* The records
────────────────────────────────────────

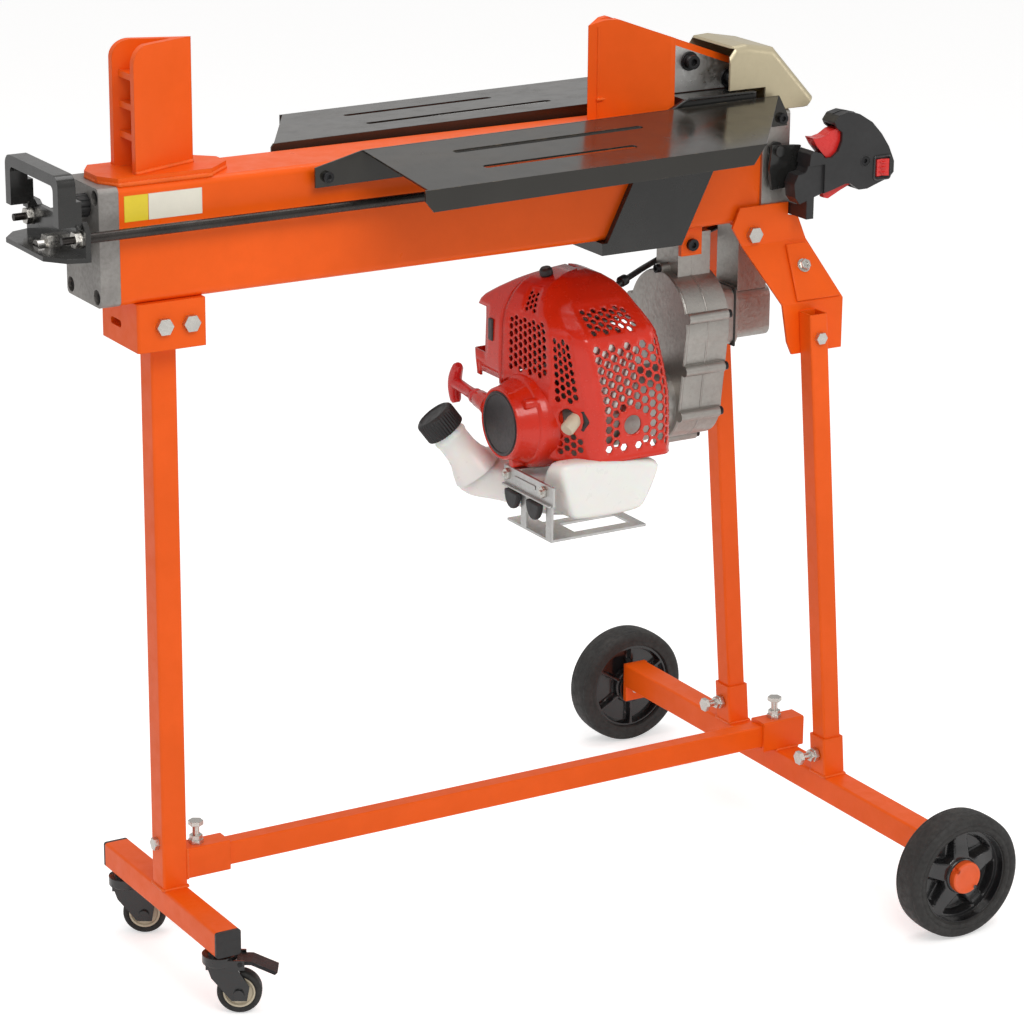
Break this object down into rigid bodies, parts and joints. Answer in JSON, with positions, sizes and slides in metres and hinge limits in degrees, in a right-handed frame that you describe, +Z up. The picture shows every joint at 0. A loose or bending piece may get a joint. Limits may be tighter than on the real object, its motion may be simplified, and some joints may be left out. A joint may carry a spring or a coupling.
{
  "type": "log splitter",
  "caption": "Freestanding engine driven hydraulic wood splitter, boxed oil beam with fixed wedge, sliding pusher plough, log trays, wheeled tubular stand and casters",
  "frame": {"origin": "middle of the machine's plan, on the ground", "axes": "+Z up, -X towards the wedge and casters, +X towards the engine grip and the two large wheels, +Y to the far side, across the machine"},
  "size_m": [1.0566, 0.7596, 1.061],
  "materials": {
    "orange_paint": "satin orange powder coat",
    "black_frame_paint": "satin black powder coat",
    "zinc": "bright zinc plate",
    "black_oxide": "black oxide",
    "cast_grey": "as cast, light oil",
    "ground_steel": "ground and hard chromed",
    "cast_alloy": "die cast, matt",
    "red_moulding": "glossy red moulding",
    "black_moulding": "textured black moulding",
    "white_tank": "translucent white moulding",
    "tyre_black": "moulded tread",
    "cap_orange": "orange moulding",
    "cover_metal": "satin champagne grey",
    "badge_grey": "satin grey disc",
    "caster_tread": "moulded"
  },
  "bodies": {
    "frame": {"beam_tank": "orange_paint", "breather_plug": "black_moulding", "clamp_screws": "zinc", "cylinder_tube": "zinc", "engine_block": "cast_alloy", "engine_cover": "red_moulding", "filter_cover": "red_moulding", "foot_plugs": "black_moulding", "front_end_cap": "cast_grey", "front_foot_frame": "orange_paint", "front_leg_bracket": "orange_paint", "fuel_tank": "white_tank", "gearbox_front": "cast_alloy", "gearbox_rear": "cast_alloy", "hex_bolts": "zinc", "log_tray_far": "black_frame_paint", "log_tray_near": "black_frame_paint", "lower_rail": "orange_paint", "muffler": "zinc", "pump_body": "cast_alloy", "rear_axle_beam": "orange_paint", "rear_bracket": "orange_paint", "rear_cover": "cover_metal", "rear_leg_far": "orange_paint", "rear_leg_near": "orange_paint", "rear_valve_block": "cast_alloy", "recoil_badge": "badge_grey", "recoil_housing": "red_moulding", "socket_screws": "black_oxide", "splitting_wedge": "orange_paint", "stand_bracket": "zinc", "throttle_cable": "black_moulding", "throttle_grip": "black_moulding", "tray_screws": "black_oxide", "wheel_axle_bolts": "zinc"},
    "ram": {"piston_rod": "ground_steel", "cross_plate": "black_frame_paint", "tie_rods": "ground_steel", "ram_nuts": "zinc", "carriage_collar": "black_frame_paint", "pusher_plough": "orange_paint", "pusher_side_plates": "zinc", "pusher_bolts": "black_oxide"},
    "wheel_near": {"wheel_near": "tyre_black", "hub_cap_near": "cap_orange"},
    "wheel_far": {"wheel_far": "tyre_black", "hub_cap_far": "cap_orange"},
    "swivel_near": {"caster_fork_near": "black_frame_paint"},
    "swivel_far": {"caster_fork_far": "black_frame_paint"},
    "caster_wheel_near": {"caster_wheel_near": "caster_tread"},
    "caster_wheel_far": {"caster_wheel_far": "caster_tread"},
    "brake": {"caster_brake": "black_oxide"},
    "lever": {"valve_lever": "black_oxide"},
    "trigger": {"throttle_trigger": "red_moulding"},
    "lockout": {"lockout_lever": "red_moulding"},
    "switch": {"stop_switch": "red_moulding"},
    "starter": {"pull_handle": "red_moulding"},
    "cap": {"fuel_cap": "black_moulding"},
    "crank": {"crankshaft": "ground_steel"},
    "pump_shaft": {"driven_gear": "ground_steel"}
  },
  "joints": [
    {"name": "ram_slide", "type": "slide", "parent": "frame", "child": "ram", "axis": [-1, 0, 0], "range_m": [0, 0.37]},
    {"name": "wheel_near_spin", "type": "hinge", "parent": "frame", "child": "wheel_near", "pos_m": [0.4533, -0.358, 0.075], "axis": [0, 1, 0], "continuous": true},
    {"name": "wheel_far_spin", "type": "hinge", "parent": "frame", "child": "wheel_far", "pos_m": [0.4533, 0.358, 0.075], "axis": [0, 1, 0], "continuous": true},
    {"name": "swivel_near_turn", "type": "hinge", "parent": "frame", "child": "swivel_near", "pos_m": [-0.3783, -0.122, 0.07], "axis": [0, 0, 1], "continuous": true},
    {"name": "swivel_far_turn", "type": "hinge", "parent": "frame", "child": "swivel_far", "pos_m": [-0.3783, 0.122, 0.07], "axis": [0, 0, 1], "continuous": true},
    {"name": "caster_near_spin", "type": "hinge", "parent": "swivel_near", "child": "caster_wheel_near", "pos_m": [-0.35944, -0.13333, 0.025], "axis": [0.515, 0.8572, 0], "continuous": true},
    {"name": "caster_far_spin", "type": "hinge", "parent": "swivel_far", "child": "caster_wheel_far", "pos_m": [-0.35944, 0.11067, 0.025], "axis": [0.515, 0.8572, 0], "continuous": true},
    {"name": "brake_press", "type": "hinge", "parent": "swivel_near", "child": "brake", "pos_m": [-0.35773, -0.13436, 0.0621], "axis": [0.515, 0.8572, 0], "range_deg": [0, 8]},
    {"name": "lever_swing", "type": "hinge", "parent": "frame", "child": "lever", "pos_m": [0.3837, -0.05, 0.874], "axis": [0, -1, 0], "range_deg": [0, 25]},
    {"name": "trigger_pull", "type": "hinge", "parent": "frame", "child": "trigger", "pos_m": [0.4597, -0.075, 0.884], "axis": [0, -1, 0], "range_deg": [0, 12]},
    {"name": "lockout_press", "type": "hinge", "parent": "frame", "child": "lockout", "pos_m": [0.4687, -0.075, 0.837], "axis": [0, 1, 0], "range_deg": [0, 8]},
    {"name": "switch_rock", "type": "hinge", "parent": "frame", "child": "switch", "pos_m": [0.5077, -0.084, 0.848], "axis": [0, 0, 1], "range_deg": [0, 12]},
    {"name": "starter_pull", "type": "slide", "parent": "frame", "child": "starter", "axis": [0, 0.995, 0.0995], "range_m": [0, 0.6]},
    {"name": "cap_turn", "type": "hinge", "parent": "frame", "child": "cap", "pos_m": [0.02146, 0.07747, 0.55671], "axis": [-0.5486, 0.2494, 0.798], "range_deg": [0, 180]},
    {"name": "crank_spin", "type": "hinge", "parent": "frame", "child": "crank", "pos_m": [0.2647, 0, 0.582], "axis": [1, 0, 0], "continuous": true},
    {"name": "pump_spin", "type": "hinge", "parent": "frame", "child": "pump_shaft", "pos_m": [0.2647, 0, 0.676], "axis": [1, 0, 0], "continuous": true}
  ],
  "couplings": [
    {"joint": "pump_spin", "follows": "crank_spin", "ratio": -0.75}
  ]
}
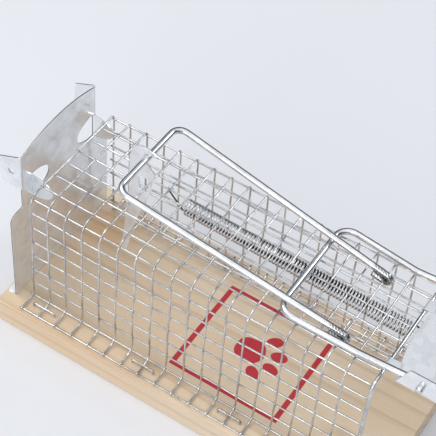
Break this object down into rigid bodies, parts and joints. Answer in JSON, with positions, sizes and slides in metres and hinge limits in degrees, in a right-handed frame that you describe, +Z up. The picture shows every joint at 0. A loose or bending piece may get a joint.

────────────────────────────────────────

* Instructions for the task
Return all of the entries exactly as written.

* Response for this exercise
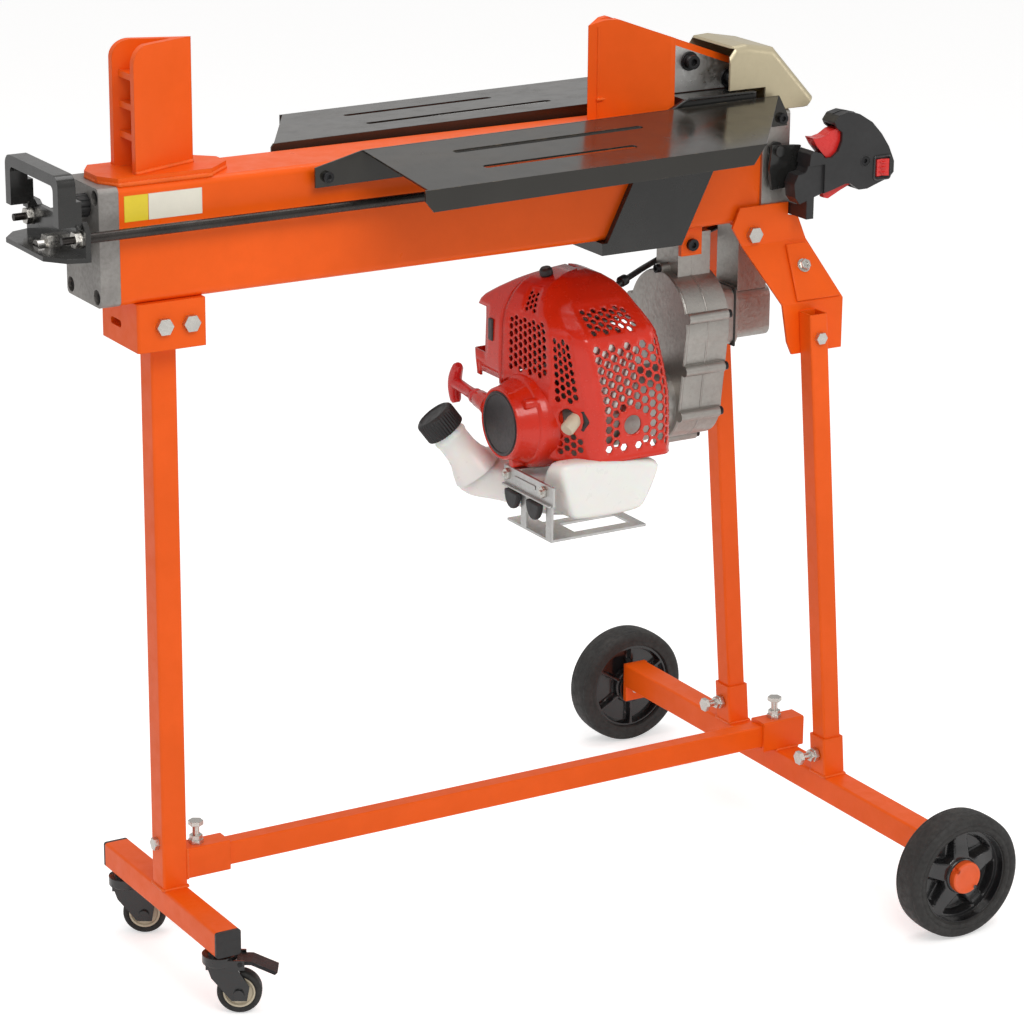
Break this object down into rigid bodies, parts and joints. Answer in JSON, with positions, sizes and slides in metres and hinge limits in degrees, in a right-handed frame that you describe, +Z up. The picture shows every joint at 0. A loose or bending piece may get a joint. Limits may be tighter than on the real object, its motion may be simplified, and some joints may be left out. A joint may carry a spring or a coupling.
{
  "type": "log splitter",
  "caption": "Freestanding engine driven hydraulic wood splitter, boxed oil beam with fixed wedge, sliding pusher plough, log trays, wheeled tubular stand and casters",
  "frame": {"origin": "middle of the machine's plan, on the ground", "axes": "+Z up, -X towards the wedge and casters, +X towards the engine grip and the two large wheels, +Y to the far side, across the machine"},
  "size_m": [1.0566, 0.7596, 1.061],
  "materials": {
    "orange_paint": "satin orange powder coat",
    "black_frame_paint": "satin black powder coat",
    "zinc": "bright zinc plate",
    "black_oxide": "black oxide",
    "cast_grey": "as cast, light oil",
    "ground_steel": "ground and hard chromed",
    "cast_alloy": "die cast, matt",
    "red_moulding": "glossy red moulding",
    "black_moulding": "textured black moulding",
    "white_tank": "translucent white moulding",
    "tyre_black": "moulded tread",
    "cap_orange": "orange moulding",
    "cover_metal": "satin champagne grey",
    "badge_grey": "satin grey disc",
    "caster_tread": "moulded"
  },
  "bodies": {
    "frame": {"beam_tank": "orange_paint", "breather_plug": "black_moulding", "clamp_screws": "zinc", "cylinder_tube": "zinc", "engine_block": "cast_alloy", "engine_cover": "red_moulding", "filter_cover": "red_moulding", "foot_plugs": "black_moulding", "front_end_cap": "cast_grey", "front_foot_frame": "orange_paint", "front_leg_bracket": "orange_paint", "fuel_tank": "white_tank", "gearbox_front": "cast_alloy", "gearbox_rear": "cast_alloy", "hex_bolts": "zinc", "log_tray_far": "black_frame_paint", "log_tray_near": "black_frame_paint", "lower_rail": "orange_paint", "muffler": "zinc", "pump_body": "cast_alloy", "rear_axle_beam": "orange_paint", "rear_bracket": "orange_paint", "rear_cover": "cover_metal", "rear_leg_far": "orange_paint", "rear_leg_near": "orange_paint", "rear_valve_block": "cast_alloy", "recoil_badge": "badge_grey", "recoil_housing": "red_moulding", "socket_screws": "black_oxide", "splitting_wedge": "orange_paint", "stand_bracket": "zinc", "throttle_cable": "black_moulding", "throttle_grip": "black_moulding", "tray_screws": "black_oxide", "wheel_axle_bolts": "zinc"},
    "ram": {"piston_rod": "ground_steel", "cross_plate": "black_frame_paint", "tie_rods": "ground_steel", "ram_nuts": "zinc", "carriage_collar": "black_frame_paint", "pusher_plough": "orange_paint", "pusher_side_plates": "zinc", "pusher_bolts": "black_oxide"},
    "wheel_near": {"wheel_near": "tyre_black", "hub_cap_near": "cap_orange"},
    "wheel_far": {"wheel_far": "tyre_black", "hub_cap_far": "cap_orange"},
    "swivel_near": {"caster_fork_near": "black_frame_paint"},
    "swivel_far": {"caster_fork_far": "black_frame_paint"},
    "caster_wheel_near": {"caster_wheel_near": "caster_tread"},
    "caster_wheel_far": {"caster_wheel_far": "caster_tread"},
    "brake": {"caster_brake": "black_oxide"},
    "lever": {"valve_lever": "black_oxide"},
    "trigger": {"throttle_trigger": "red_moulding"},
    "lockout": {"lockout_lever": "red_moulding"},
    "switch": {"stop_switch": "red_moulding"},
    "starter": {"pull_handle": "red_moulding"},
    "cap": {"fuel_cap": "black_moulding"},
    "crank": {"crankshaft": "ground_steel"},
    "pump_shaft": {"driven_gear": "ground_steel"}
  },
  "joints": [
    {"name": "ram_slide", "type": "slide", "parent": "frame", "child": "ram", "axis": [-1, 0, 0], "range_m": [0, 0.37]},
    {"name": "wheel_near_spin", "type": "hinge", "parent": "frame", "child": "wheel_near", "pos_m": [0.4533, -0.358, 0.075], "axis": [0, 1, 0], "continuous": true},
    {"name": "wheel_far_spin", "type": "hinge", "parent": "frame", "child": "wheel_far", "pos_m": [0.4533, 0.358, 0.075], "axis": [0, 1, 0], "continuous": true},
    {"name": "swivel_near_turn", "type": "hinge", "parent": "frame", "child": "swivel_near", "pos_m": [-0.3783, -0.122, 0.07], "axis": [0, 0, 1], "continuous": true},
    {"name": "swivel_far_turn", "type": "hinge", "parent": "frame", "child": "swivel_far", "pos_m": [-0.3783, 0.122, 0.07], "axis": [0, 0, 1], "continuous": true},
    {"name": "caster_near_spin", "type": "hinge", "parent": "swivel_near", "child": "caster_wheel_near", "pos_m": [-0.35944, -0.13333, 0.025], "axis": [0.515, 0.8572, 0], "continuous": true},
    {"name": "caster_far_spin", "type": "hinge", "parent": "swivel_far", "child": "caster_wheel_far", "pos_m": [-0.35944, 0.11067, 0.025], "axis": [0.515, 0.8572, 0], "continuous": true},
    {"name": "brake_press", "type": "hinge", "parent": "swivel_near", "child": "brake", "pos_m": [-0.35773, -0.13436, 0.0621], "axis": [0.515, 0.8572, 0], "range_deg": [0, 8]},
    {"name": "lever_swing", "type": "hinge", "parent": "frame", "child": "lever", "pos_m": [0.3837, -0.05, 0.874], "axis": [0, -1, 0], "range_deg": [0, 25]},
    {"name": "trigger_pull", "type": "hinge", "parent": "frame", "child": "trigger", "pos_m": [0.4597, -0.075, 0.884], "axis": [0, -1, 0], "range_deg": [0, 12]},
    {"name": "lockout_press", "type": "hinge", "parent": "frame", "child": "lockout", "pos_m": [0.4687, -0.075, 0.837], "axis": [0, 1, 0], "range_deg": [0, 8]},
    {"name": "switch_rock", "type": "hinge", "parent": "frame", "child": "switch", "pos_m": [0.5077, -0.084, 0.848], "axis": [0, 0, 1], "range_deg": [0, 12]},
    {"name": "starter_pull", "type": "slide", "parent": "frame", "child": "starter", "axis": [0, 0.995, 0.0995], "range_m": [0, 0.6]},
    {"name": "cap_turn", "type": "hinge", "parent": "frame", "child": "cap", "pos_m": [0.02146, 0.07747, 0.55671], "axis": [-0.5486, 0.2494, 0.798], "range_deg": [0, 180]},
    {"name": "crank_spin", "type": "hinge", "parent": "frame", "child": "crank", "pos_m": [0.2647, 0, 0.582], "axis": [1, 0, 0], "continuous": true},
    {"name": "pump_spin", "type": "hinge", "parent": "frame", "child": "pump_shaft", "pos_m": [0.2647, 0, 0.676], "axis": [1, 0, 0], "continuous": true}
  ],
  "couplings": [
    {"joint": "pump_spin", "follows": "crank_spin", "ratio": -0.75}
  ]
}
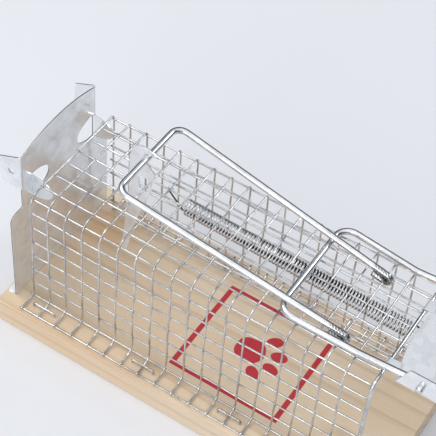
Break this object down into rigid bodies, parts and joints. Answer in JSON, with positions, sizes and slides in metres and hinge limits in degrees, in a right-handed frame that you describe, +Z up. The picture shows every joint at 0. A loose or bending piece may get a joint.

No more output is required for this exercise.